Question: Complete each sentence using the right form of the adjective given in brackets.
- My friend has one of the ____________cars on the road. (fast)
- This is the ______________ story I have ever read. (interesting)
- What you are doing now is _____________ than what you did yesterday. (easy)
- Ramesh and his wife are both ____________. (short)
- He arrived __________as usual. Even the chief guest came___________ than he did. (late, early)
- My friend has one of the fastest cars on the road.
- This is the most interesting story I have ever read.
- What you are doing now is easier than what you did yesterday.
- Ramesh and his wife are both short.
- He arrived late as usual. Even the chief guest came earlier than he did.
Question: Write about Stephen Hawking and Firdaus Kanga.
Answer: Both of them are disabled people. Stephen Hawking is one of the greatest scientists of our time. He suffers from paralysis that confines him to a wheelchair, and allows him to ‘speak’ only by punching buttons on a computer, which speaks for him in a machine like voice.
Firdaus Kanga is a writer and journalist. He lives and works in Mumbai. He was born with ‘brittle bones’ that tended to break easily when he was a child. Like Hawking, Kanga moves around in a wheelchair.
Why did the writer feel guilty talking to Stephen Hawking?

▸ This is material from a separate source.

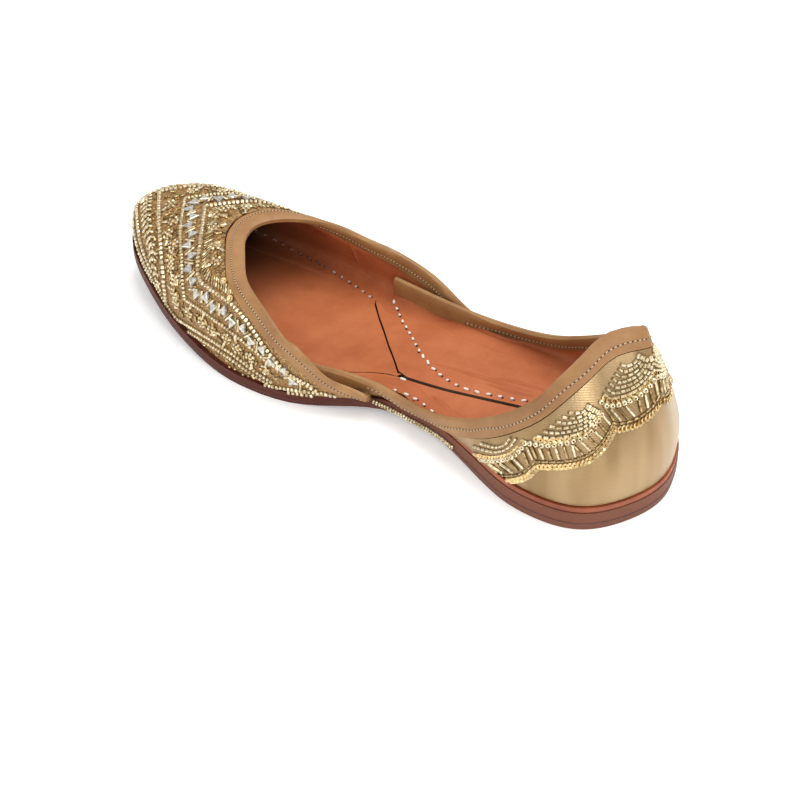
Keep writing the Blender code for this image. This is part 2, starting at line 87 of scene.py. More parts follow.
BAND_LINE = (
    (192, 203), (191, 224), (190, 245), (190.5, 265), (192, 287), (203, 297), (222, 311),
    (240, 326), (258, 346), (276, 365), (294, 380),
)
BARS_LINE = (
    (213, 207), (212, 222), (209, 240), (206, 257), (206, 275), (217, 283), (233, 293),
    (247, 304),
)
SCATTER = (
    (171, 205), (174, 222), (169, 235), (175, 245), (172, 258), (172, 268), (176, 280),
    (175, 293), (177, 303), (190, 312), (203, 322), (213, 330), (228, 338), (238, 348),
    (251, 357), (266, 369), (216, 247), (217, 262), (214, 228), (214, 216),
)
SEQUINS = ((224, 281.6), (217.4, 245.0), (231, 299))

# Grounds filled with small beads
MIDDLE_GROUND = (
    (164, 193), (182, 200), (180, 245), (183, 289), (187, 304), (215, 323), (262, 362),
    (284, 380), (268, 376), (240, 357), (206, 331), (185, 317), (172, 300), (166, 270),
    (163, 235),
)
LOWER_GROUND = (
    (172, 310), (186, 328), (212, 348), (245, 371), (268, 383), (250, 377), (222, 362),
    (198, 342),
)
TOE_GROUND = (
    (142, 198), (157, 193), (158, 235), (163, 290), (168, 306), (158, 288), (148, 258),
    (143, 230),
)
THROAT_GROUND = (
    (217, 205), (232, 203), (226, 222), (222, 245), (224, 264), (236, 290), (252, 314),
    (240, 303), (225, 289), (216, 272), (215, 250), (215, 225),
)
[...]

Answer: The writer felt guilty every time he spoke to Stephen Hawking because by doing this he forced him to respond. There he (Hawking) was, tapping at the little switch in his hand, trying to find the words on his computer with the only bit of movement left to him, his long, pale fingers. His eyes would often shut in frustrated exhaustion. The writer could feel his anguish but he had no option. He had gone to his house to talk to him on certain points.